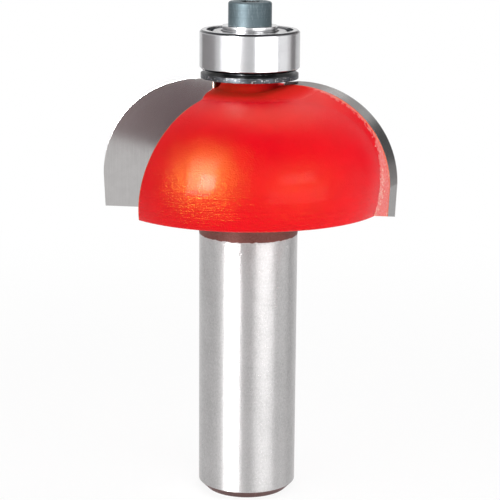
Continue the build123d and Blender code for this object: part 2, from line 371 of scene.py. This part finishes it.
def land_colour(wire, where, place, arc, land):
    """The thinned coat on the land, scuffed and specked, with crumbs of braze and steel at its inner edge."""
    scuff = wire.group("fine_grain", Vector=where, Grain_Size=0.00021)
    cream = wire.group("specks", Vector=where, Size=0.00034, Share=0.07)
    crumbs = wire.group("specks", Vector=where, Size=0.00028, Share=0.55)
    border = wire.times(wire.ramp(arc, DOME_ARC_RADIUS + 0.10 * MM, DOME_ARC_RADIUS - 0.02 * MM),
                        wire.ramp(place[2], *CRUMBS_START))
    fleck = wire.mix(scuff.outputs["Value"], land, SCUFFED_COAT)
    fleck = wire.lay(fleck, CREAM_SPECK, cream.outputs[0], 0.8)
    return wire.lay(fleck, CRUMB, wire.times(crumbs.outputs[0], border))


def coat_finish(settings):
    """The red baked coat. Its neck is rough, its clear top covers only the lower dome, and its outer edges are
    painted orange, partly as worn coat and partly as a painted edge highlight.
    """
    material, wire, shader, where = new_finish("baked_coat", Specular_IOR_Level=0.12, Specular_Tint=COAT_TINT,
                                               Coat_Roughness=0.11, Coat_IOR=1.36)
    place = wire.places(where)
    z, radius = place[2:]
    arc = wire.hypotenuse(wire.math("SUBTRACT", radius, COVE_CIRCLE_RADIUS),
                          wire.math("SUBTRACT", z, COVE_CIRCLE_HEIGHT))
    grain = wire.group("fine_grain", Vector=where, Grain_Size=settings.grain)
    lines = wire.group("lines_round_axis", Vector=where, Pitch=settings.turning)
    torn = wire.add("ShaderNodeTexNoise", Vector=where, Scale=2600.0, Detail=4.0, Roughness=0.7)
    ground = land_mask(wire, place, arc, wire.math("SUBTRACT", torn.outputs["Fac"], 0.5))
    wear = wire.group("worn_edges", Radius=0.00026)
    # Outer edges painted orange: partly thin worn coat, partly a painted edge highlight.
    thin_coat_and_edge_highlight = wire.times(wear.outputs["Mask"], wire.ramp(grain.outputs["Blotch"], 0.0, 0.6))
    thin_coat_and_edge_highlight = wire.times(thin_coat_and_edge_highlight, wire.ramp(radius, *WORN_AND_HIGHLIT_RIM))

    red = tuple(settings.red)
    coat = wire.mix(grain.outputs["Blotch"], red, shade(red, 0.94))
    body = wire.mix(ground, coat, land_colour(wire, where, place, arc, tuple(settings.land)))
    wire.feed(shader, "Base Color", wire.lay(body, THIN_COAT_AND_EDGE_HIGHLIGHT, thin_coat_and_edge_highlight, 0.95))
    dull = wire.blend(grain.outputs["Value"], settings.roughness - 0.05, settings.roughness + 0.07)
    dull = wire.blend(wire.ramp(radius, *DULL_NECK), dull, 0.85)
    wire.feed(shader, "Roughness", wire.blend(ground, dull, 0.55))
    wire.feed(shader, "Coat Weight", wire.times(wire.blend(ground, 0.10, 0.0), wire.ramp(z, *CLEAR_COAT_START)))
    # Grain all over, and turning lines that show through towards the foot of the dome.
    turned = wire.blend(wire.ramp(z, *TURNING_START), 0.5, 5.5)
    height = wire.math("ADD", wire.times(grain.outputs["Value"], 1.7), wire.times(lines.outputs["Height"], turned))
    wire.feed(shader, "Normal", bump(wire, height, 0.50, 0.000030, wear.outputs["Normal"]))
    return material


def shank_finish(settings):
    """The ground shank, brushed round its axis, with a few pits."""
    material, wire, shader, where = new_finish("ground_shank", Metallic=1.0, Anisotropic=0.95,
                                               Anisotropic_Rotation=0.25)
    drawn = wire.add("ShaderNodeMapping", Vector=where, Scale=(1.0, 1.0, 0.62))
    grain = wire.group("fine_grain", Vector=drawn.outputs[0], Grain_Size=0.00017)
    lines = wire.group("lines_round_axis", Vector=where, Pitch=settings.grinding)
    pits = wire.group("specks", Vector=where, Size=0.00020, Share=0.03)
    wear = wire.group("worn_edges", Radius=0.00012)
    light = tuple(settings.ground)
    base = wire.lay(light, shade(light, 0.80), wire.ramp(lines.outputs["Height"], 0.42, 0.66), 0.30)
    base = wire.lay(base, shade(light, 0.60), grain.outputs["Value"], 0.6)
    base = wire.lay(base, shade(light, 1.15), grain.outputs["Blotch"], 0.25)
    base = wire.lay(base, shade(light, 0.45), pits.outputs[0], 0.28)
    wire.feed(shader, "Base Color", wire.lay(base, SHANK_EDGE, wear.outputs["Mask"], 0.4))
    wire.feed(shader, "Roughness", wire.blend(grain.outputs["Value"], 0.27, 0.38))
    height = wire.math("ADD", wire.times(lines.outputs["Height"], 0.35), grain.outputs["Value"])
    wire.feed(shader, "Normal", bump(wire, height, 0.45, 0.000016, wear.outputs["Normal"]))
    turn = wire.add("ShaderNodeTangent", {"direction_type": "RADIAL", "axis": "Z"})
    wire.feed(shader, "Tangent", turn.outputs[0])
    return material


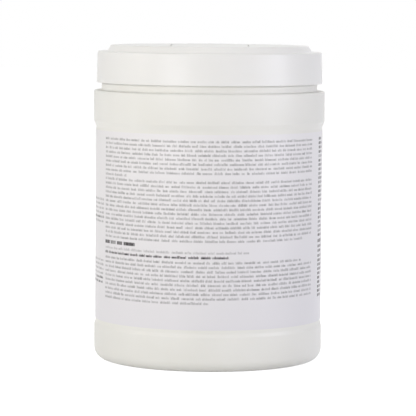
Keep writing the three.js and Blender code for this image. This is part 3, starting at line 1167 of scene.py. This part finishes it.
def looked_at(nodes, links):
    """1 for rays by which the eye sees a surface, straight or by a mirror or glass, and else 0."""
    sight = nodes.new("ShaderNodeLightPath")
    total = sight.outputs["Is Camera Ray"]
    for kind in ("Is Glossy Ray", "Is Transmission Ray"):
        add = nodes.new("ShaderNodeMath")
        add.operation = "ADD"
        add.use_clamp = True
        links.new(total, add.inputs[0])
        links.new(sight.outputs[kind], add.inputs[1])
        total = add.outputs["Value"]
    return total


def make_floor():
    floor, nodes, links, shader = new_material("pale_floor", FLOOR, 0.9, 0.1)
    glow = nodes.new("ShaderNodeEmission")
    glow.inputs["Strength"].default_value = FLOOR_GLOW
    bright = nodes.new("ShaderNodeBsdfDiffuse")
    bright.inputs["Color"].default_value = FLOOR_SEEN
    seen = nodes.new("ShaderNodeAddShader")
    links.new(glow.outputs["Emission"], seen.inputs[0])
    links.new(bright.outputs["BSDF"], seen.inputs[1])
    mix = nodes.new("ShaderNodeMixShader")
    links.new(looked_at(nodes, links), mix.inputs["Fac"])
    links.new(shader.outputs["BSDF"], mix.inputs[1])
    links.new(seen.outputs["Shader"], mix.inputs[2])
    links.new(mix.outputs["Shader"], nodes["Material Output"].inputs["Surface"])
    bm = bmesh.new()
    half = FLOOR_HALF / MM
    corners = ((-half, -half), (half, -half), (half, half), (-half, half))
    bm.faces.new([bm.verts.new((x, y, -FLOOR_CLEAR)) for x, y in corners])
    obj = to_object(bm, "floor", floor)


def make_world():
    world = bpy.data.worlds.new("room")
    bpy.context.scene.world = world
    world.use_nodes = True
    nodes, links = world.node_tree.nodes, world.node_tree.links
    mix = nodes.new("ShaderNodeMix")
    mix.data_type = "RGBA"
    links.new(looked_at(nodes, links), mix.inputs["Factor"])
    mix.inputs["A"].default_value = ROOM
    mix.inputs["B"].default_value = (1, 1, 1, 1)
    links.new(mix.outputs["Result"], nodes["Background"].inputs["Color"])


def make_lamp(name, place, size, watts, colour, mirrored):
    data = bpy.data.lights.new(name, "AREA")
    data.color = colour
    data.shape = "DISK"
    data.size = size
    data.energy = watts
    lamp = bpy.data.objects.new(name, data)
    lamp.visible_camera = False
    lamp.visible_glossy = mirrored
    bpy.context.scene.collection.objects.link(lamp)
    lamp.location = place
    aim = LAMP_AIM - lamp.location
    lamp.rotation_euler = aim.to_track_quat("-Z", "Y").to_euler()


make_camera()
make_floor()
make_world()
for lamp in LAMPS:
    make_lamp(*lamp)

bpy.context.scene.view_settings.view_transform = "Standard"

---------------

** TO BE DONE **
Would you reproduce the material above in full, exactly as given?

** THE REPLY **
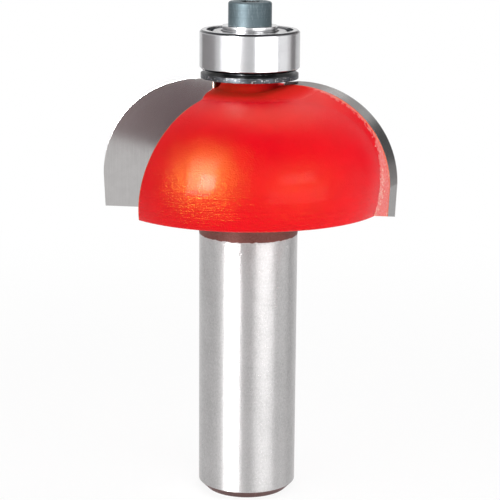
Continue the build123d and Blender code for this object: part 2, from line 371 of scene.py. This part finishes it.
def land_colour(wire, where, place, arc, land):
    """The thinned coat on the land, scuffed and specked, with crumbs of braze and steel at its inner edge."""
    scuff = wire.group("fine_grain", Vector=where, Grain_Size=0.00021)
    cream = wire.group("specks", Vector=where, Size=0.00034, Share=0.07)
    crumbs = wire.group("specks", Vector=where, Size=0.00028, Share=0.55)
    border = wire.times(wire.ramp(arc, DOME_ARC_RADIUS + 0.10 * MM, DOME_ARC_RADIUS - 0.02 * MM),
                        wire.ramp(place[2], *CRUMBS_START))
    fleck = wire.mix(scuff.outputs["Value"], land, SCUFFED_COAT)
    fleck = wire.lay(fleck, CREAM_SPECK, cream.outputs[0], 0.8)
    return wire.lay(fleck, CRUMB, wire.times(crumbs.outputs[0], border))


def coat_finish(settings):
    """The red baked coat. Its neck is rough, its clear top covers only the lower dome, and its outer edges are
    painted orange, partly as worn coat and partly as a painted edge highlight.
    """
    material, wire, shader, where = new_finish("baked_coat", Specular_IOR_Level=0.12, Specular_Tint=COAT_TINT,
                                               Coat_Roughness=0.11, Coat_IOR=1.36)
    place = wire.places(where)
    z, radius = place[2:]
    arc = wire.hypotenuse(wire.math("SUBTRACT", radius, COVE_CIRCLE_RADIUS),
                          wire.math("SUBTRACT", z, COVE_CIRCLE_HEIGHT))
    grain = wire.group("fine_grain", Vector=where, Grain_Size=settings.grain)
    lines = wire.group("lines_round_axis", Vector=where, Pitch=settings.turning)
    torn = wire.add("ShaderNodeTexNoise", Vector=where, Scale=2600.0, Detail=4.0, Roughness=0.7)
    ground = land_mask(wire, place, arc, wire.math("SUBTRACT", torn.outputs["Fac"], 0.5))
    wear = wire.group("worn_edges", Radius=0.00026)
    # Outer edges painted orange: partly thin worn coat, partly a painted edge highlight.
    thin_coat_and_edge_highlight = wire.times(wear.outputs["Mask"], wire.ramp(grain.outputs["Blotch"], 0.0, 0.6))
    thin_coat_and_edge_highlight = wire.times(thin_coat_and_edge_highlight, wire.ramp(radius, *WORN_AND_HIGHLIT_RIM))

    red = tuple(settings.red)
    coat = wire.mix(grain.outputs["Blotch"], red, shade(red, 0.94))
    body = wire.mix(ground, coat, land_colour(wire, where, place, arc, tuple(settings.land)))
    wire.feed(shader, "Base Color", wire.lay(body, THIN_COAT_AND_EDGE_HIGHLIGHT, thin_coat_and_edge_highlight, 0.95))
    dull = wire.blend(grain.outputs["Value"], settings.roughness - 0.05, settings.roughness + 0.07)
    dull = wire.blend(wire.ramp(radius, *DULL_NECK), dull, 0.85)
    wire.feed(shader, "Roughness", wire.blend(ground, dull, 0.55))
    wire.feed(shader, "Coat Weight", wire.times(wire.blend(ground, 0.10, 0.0), wire.ramp(z, *CLEAR_COAT_START)))
    # Grain all over, and turning lines that show through towards the foot of the dome.
    turned = wire.blend(wire.ramp(z, *TURNING_START), 0.5, 5.5)
    height = wire.math("ADD", wire.times(grain.outputs["Value"], 1.7), wire.times(lines.outputs["Height"], turned))
    wire.feed(shader, "Normal", bump(wire, height, 0.50, 0.000030, wear.outputs["Normal"]))
    return material


def shank_finish(settings):
    """The ground shank, brushed round its axis, with a few pits."""
    material, wire, shader, where = new_finish("ground_shank", Metallic=1.0, Anisotropic=0.95,
                                               Anisotropic_Rotation=0.25)
    drawn = wire.add("ShaderNodeMapping", Vector=where, Scale=(1.0, 1.0, 0.62))
    grain = wire.group("fine_grain", Vector=drawn.outputs[0], Grain_Size=0.00017)
    lines = wire.group("lines_round_axis", Vector=where, Pitch=settings.grinding)
    pits = wire.group("specks", Vector=where, Size=0.00020, Share=0.03)
    wear = wire.group("worn_edges", Radius=0.00012)
    light = tuple(settings.ground)
    base = wire.lay(light, shade(light, 0.80), wire.ramp(lines.outputs["Height"], 0.42, 0.66), 0.30)
    base = wire.lay(base, shade(light, 0.60), grain.outputs["Value"], 0.6)
    base = wire.lay(base, shade(light, 1.15), grain.outputs["Blotch"], 0.25)
    base = wire.lay(base, shade(light, 0.45), pits.outputs[0], 0.28)
    wire.feed(shader, "Base Color", wire.lay(base, SHANK_EDGE, wear.outputs["Mask"], 0.4))
    wire.feed(shader, "Roughness", wire.blend(grain.outputs["Value"], 0.27, 0.38))
    height = wire.math("ADD", wire.times(lines.outputs["Height"], 0.35), grain.outputs["Value"])
    wire.feed(shader, "Normal", bump(wire, height, 0.45, 0.000016, wear.outputs["Normal"]))
    turn = wire.add("ShaderNodeTangent", {"direction_type": "RADIAL", "axis": "Z"})
    wire.feed(shader, "Tangent", turn.outputs[0])
    return material


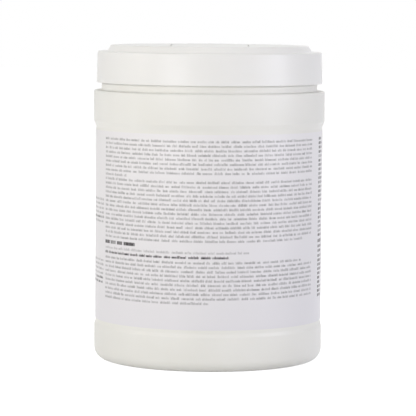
Keep writing the three.js and Blender code for this image. This is part 3, starting at line 1167 of scene.py. This part finishes it.
def looked_at(nodes, links):
    """1 for rays by which the eye sees a surface, straight or by a mirror or glass, and else 0."""
    sight = nodes.new("ShaderNodeLightPath")
    total = sight.outputs["Is Camera Ray"]
    for kind in ("Is Glossy Ray", "Is Transmission Ray"):
        add = nodes.new("ShaderNodeMath")
        add.operation = "ADD"
        add.use_clamp = True
        links.new(total, add.inputs[0])
        links.new(sight.outputs[kind], add.inputs[1])
        total = add.outputs["Value"]
    return total


def make_floor():
    floor, nodes, links, shader = new_material("pale_floor", FLOOR, 0.9, 0.1)
    glow = nodes.new("ShaderNodeEmission")
    glow.inputs["Strength"].default_value = FLOOR_GLOW
    bright = nodes.new("ShaderNodeBsdfDiffuse")
    bright.inputs["Color"].default_value = FLOOR_SEEN
    seen = nodes.new("ShaderNodeAddShader")
    links.new(glow.outputs["Emission"], seen.inputs[0])
    links.new(bright.outputs["BSDF"], seen.inputs[1])
    mix = nodes.new("ShaderNodeMixShader")
    links.new(looked_at(nodes, links), mix.inputs["Fac"])
    links.new(shader.outputs["BSDF"], mix.inputs[1])
    links.new(seen.outputs["Shader"], mix.inputs[2])
    links.new(mix.outputs["Shader"], nodes["Material Output"].inputs["Surface"])
    bm = bmesh.new()
    half = FLOOR_HALF / MM
    corners = ((-half, -half), (half, -half), (half, half), (-half, half))
    bm.faces.new([bm.verts.new((x, y, -FLOOR_CLEAR)) for x, y in corners])
    obj = to_object(bm, "floor", floor)


def make_world():
    world = bpy.data.worlds.new("room")
    bpy.context.scene.world = world
    world.use_nodes = True
    nodes, links = world.node_tree.nodes, world.node_tree.links
    mix = nodes.new("ShaderNodeMix")
    mix.data_type = "RGBA"
    links.new(looked_at(nodes, links), mix.inputs["Factor"])
    mix.inputs["A"].default_value = ROOM
    mix.inputs["B"].default_value = (1, 1, 1, 1)
    links.new(mix.outputs["Result"], nodes["Background"].inputs["Color"])


def make_lamp(name, place, size, watts, colour, mirrored):
    data = bpy.data.lights.new(name, "AREA")
    data.color = colour
    data.shape = "DISK"
    data.size = size
    data.energy = watts
    lamp = bpy.data.objects.new(name, data)
    lamp.visible_camera = False
    lamp.visible_glossy = mirrored
    bpy.context.scene.collection.objects.link(lamp)
    lamp.location = place
    aim = LAMP_AIM - lamp.location
    lamp.rotation_euler = aim.to_track_quat("-Z", "Y").to_euler()


make_camera()
make_floor()
make_world()
for lamp in LAMPS:
    make_lamp(*lamp)

bpy.context.scene.view_settings.view_transform = "Standard"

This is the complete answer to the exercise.